De La Torre has thrown 97-1/3 innings at Double-A, and another 79-1/3 in Triple-A, with some solid results:

Year Lev ERA G IP BF WHIP H/9 HR/9 BB/9 SO/9 SO/BB
AA (3 seasons) AA 2.59 60 97.1 403 1.233 6.7 0.1 4.4 9.3 2.10
AAA (3 seasons) AAA 2.50 58 79.1 336 1.197 6.7 0.6 4.1 10.3 2.53
Provided by Baseball-Reference.com: View Original Table
Generated 7/24/2012.

The strikeout rates are better than impressive, but also necessary given the constant free passes. He's also seen success on the ground, too (more than twice as many ground outs as fly outs in 2012), helping to erase some of those extra baserunners, and has generally seemed hard to hit throughout his minor-league career.

That being said, not a single word has ever been written about Jose De La Torre at Baseball Prospectus, in spite of these performances, and the 5-foot-9 right-hander has never received any kind of ranking from Baseball America, if his player page there is to be believed. He's not a prospect, but he is an arm with all of his options intact, and, even better, wasn't on the Indians' 40-man roster, either. That means he doesn't need to go on Boston's, who can for once avoid some kind of crunch while acquiring someone.

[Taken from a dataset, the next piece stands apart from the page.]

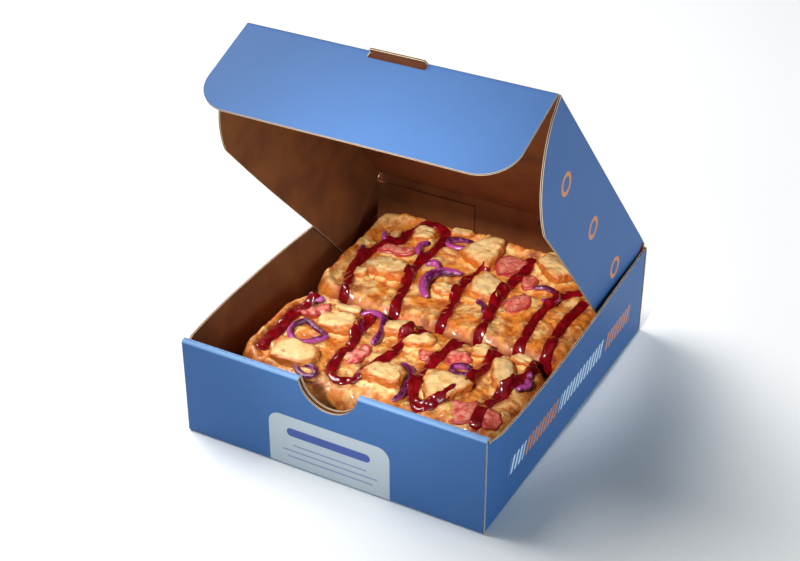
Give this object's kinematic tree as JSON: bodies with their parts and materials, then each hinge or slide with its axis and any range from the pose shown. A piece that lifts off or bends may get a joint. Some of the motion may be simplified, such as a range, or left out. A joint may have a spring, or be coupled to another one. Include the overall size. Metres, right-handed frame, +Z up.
{
  "type": "pizza in a box",
  "caption": "Square-cut pizza with chicken, ham, red onion and poured sauce, in an open corrugated cardboard box with a hinged lid and tuck flap.",
  "frame": {"origin": "centre of the tray's underside", "axes": "+Z up, -Y out of the front wall with the thumb notch, +X to the right seen from the front"},
  "size_m": [0.2616, 0.293, 0.301],
  "materials": {
    "board": "blue print outside, plain brown kraft inside",
    "crust": "baked dough and melted cheese under strands of dark red sauce",
    "chicken": "pale cooked meat with browned sides",
    "ham": "moist pink slices with a redder rim",
    "onion": "glossy purple strips"
  },
  "bodies": {
    "box": {"tray": "board", "front_slab": "crust", "rear_slab": "crust", "chicken_1": "chicken", "chicken_2": "chicken", "chicken_3": "chicken", "chicken_4": "chicken", "chicken_5": "chicken", "chicken_6": "chicken", "chicken_7": "chicken", "chicken_8": "chicken", "chicken_9": "chicken", "chicken_10": "chicken", "chicken_11": "chicken", "chicken_12": "chicken", "chicken_13": "chicken", "chicken_14": "chicken", "chicken_15": "chicken", "chicken_16": "chicken", "chicken_17": "chicken", "chicken_18": "chicken", "ham_1": "ham", "ham_2": "ham", "ham_3": "ham", "ham_4": "ham", "ham_5": "ham", "ham_6": "ham", "ham_7": "ham", "ham_8": "ham", "ham_9": "ham", "ham_10": "ham", "onion_1": "onion", "onion_2": "onion", "onion_3": "onion", "onion_4": "onion", "onion_5": "onion", "onion_6": "onion", "onion_7": "onion", "onion_8": "onion", "onion_9": "onion", "onion_10": "onion", "onion_11": "onion", "onion_12": "onion", "onion_13": "onion", "onion_14": "onion", "onion_15": "onion", "onion_16": "onion"},
    "lid": {"lid_panel": "board"},
    "tuck": {"tuck_flap": "board"},
    "left_side": {"left_flap": "board"},
    "right_side": {"right_flap": "board"}
  },
  "joints": [
    {"name": "lid_hinge", "type": "hinge", "parent": "box", "child": "lid", "pos_m": [0, 0.1457, 0.0841], "axis": [-1, 0, 0], "range_deg": [-47.75, 62]},
    {"name": "tuck_fold", "type": "hinge", "parent": "lid", "child": "tuck", "pos_m": [0, -0.04606, 0.29521], "axis": [-1, 0, 0], "range_deg": [-44.5, 57.8]},
    {"name": "left_fold", "type": "hinge", "parent": "lid", "child": "left_side", "pos_m": [-0.1213, 0.04915, 0.1904], "axis": [0, 0.6724, -0.7402], "range_deg": [-6.6, 8.6]},
    {"name": "right_fold", "type": "hinge", "parent": "lid", "child": "right_side", "pos_m": [0.1213, 0.04915, 0.1904], "axis": [0, -0.6724, 0.7402], "range_deg": [-2.5, 3.2]}
  ],
  "couplings": [
    {"joint": "tuck_fold", "follows": "lid_hinge", "ratio": 0.93},
    {"joint": "left_fold", "follows": "lid_hinge", "ratio": 0.137},
    {"joint": "right_fold", "follows": "lid_hinge", "ratio": 0.05}
  ]
}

De La Torre is kind of interesting in the sense that some of his numbers pop -- the strikeouts, the grounder rates, and only 13 long balls allowed in 321 innings, for instance -- but at the same time, it's clear he has some inconsistency in his control. He's a bullpen guy, if he's anything. It might be worth seeing what he can do eventually, but for now, he's likely just organizational depth that Boston now gets a closer look at. In a way, though, with the Red Sox current bench situation, there's probably more need for a guy like that in the system than there is for Lillibridge.